--- Information shown ---

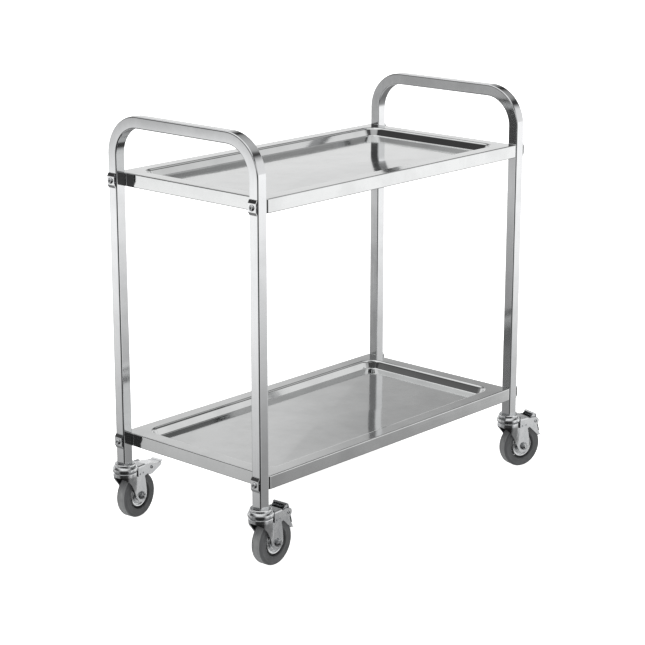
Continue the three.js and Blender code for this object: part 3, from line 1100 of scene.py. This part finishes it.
@dataclass(frozen=True)
class Fork:
    """Pressed fork: a round crown that closes in to two flat cheeks with round eyes.

    Attributes:
        crown: radius of the crown, mm.
        half: half the width over the cheeks, mm.
        sheet: sheet thickness, mm.
        top: height of the crown, mm.
        eye: radius of the cheek round the axle, mm.
        shoulder: radius between skirt and top, mm.
        fold: where the crown starts and ends its turn into the cheek, mm behind the swivel axis.
        tail: where the top ends, mm behind the swivel axis.
        arch: where the front arch's edge is highest, (mm behind the swivel axis, height).
        lean: the handle that the arch's edge leans on.
        knee: where the arch's edge meets the leading edge.
        skirt: (height, share of the way from the cheeks' width to the crown's).
        bow: how far the trailing edge bows out, mm.
    """

    crown: float = 25.5
    half: float = 18.5
    sheet: float = 2.5
    top: float = 112.0
    eye: float = 15.5
    shoulder: float = 2.8
    fold: Pair = (6.0, 19.0)
    tail: float = 40.5
    arch: Pair = (-27.0, 103.5)
    lean: Pair = (-8.5, 92.0)
    knee: Pair = (3.6, 72.0)
    skirt: tuple[Pair, ...] = ((30, 0), (50, 0.03), (66, 0.12), (80, 0.42), (92, 0.8), (102, 1))
    bow: float = 3.06

    def spread(self, z: float) -> float:
        """Radius of the crown at a height."""
        return self.half + (self.crown - self.half) * height_at(self.skirt, z)

    def side(self, x: float, z: float) -> float:
        """Works out half the fork's width at a point of its side.

        Args:
            x: distance behind the swivel axis, mm.
            z: height, mm.

        Returns:
            Half the width there, mm.
        """
        start, end = self.fold
        radius = self.spread(z)
        if x < 0:
            return math.sqrt(max(radius**2 - x * x, 0))
        share = min(max((x - start) / (end - start), 0), 1)
        smooth = share * share * (3 - 2 * share)
        return radius + (self.half - radius) * smooth

    def lower_edge(self, seat: Seat) -> list[Pair]:
        """Lower boundary from the front arch along the leading edge and round the eye."""
        line = [bezier(self.arch, self.lean, self.knee, k / 12) for k in range(13)]
        return [*line, *arc((seat.trail, seat.axle), self.eye, 208, 360, 24)]

    def build(self, seat: Seat, shop: Workshop) -> None:
        """Builds and dresses the fork.

        Args:
            seat: where the caster stands.
            shop: the workshop.
        """
        edge = self.lower_edge(seat)
        columns = [self.front_column(math.radians(180 - 90 * k / 12), edge) for k in range(13)]
        cheek = [p for p in edge if p[0] > 0.5]
        feet = along([(0.0, height_at(edge, 0.0)), *cheek], 40)[1:]
        columns += [self.cheek_column(foot, (k + 1) / len(feet)) for k, foot in enumerate(feet)]
        how = Softening(self.sheet, edge=0.45, angle=50)
        inside = Vector((15, 0, 80))
        shop.settle(Shell().halves(columns), f"{seat.corner}_fork", Slot.ZINC, seat.place(), how, inside)

    def over_the_top(self, skirt: list[Vector], inward: Vector, reach: float) -> list[Vector]:
        """Carries a column over the shoulder and across the top to the middle.

        Args:
            skirt: the column's points so far.
            inward: direction towards the middle.
            reach: distance to the middle, mm.

        Returns:
            The whole column.
        """
        last, up = skirt[-1], Vector((0, 0, 1))
        r = self.shoulder
        bend = [last + inward * (r - a) + up * b for a, b in arc((0, 0), r, 15, 90, 5)]
        flat = [bend[-1] + inward * (reach - r) * share for share in (0.3, 0.65, 1.0)]
        return [*skirt, *bend, *flat]

    def front_column(self, angle: float, edge: list[Pair]) -> list[Vector]:
        """Draws one line of the crown, from the arch's edge up to the middle of the top.

        Args:
            angle: angle round the swivel axis, radians.
            edge: the fork's lower boundary.

        Returns:
            The column's points.
        """
        low = self.top
        for _ in range(6):
            low = height_at(edge, self.spread(min(low, self.top)) * math.cos(angle))
        skirt = []
        for k in range(15):
            z = low + (self.top - self.shoulder - low) * k / 14
            radius = self.spread(z)
            skirt.append(Vector((radius * math.cos(angle), radius * math.sin(angle), z)))
        return self.over_the_top(skirt, Vector((-math.cos(angle), -math.sin(angle), 0)), self.crown)

    def cheek_column(self, foot: Pair, share: float) -> list[Vector]:
        """Draws one line of the cheek, from its lower edge up to the middle of the top.

        Args:
            foot: where the line starts on the lower edge.
            share: how far back the line is; the last one, at 1, is the trailing edge.

        Returns:
            The column's points.
        """
        head = (self.tail * share, self.top - self.shoulder)
        bow = self.bow * max(0.0, (share - 0.6) / 0.4)
        skirt = []
        for k in range(15):
            t = k / 14
            x, z = mix(Vector(foot), Vector(head), t)
            x += bow * math.sin(math.pi * t) * (1 - t)
            skirt.append(Vector((x, self.side(x, z), z)))
        return self.over_the_top(skirt, Vector((0, -1, 0)), skirt[-1].y)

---

Print exactly, and only, the lines beginning at the top of the listing and ending at the line with "with round eyes.".

Task output:
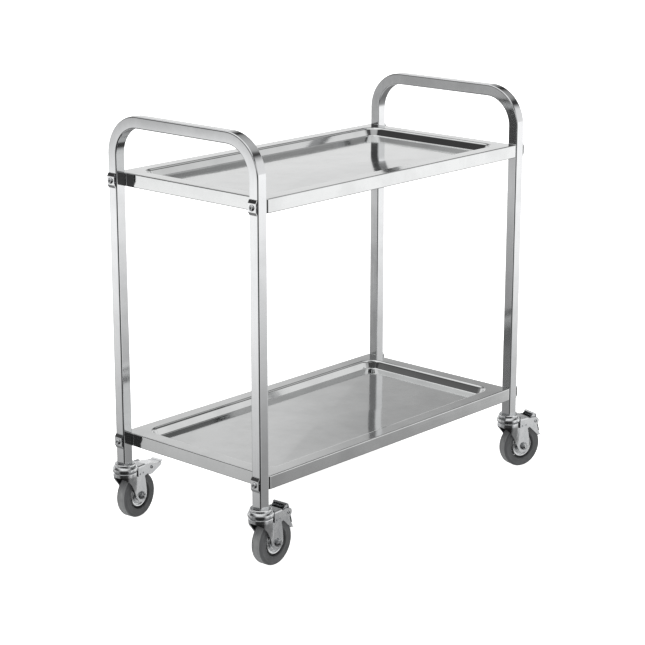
Continue the three.js and Blender code for this object: part 3, from line 1100 of scene.py. This part finishes it.
@dataclass(frozen=True)
class Fork:
    """Pressed fork: a round crown that closes in to two flat cheeks with round eyes.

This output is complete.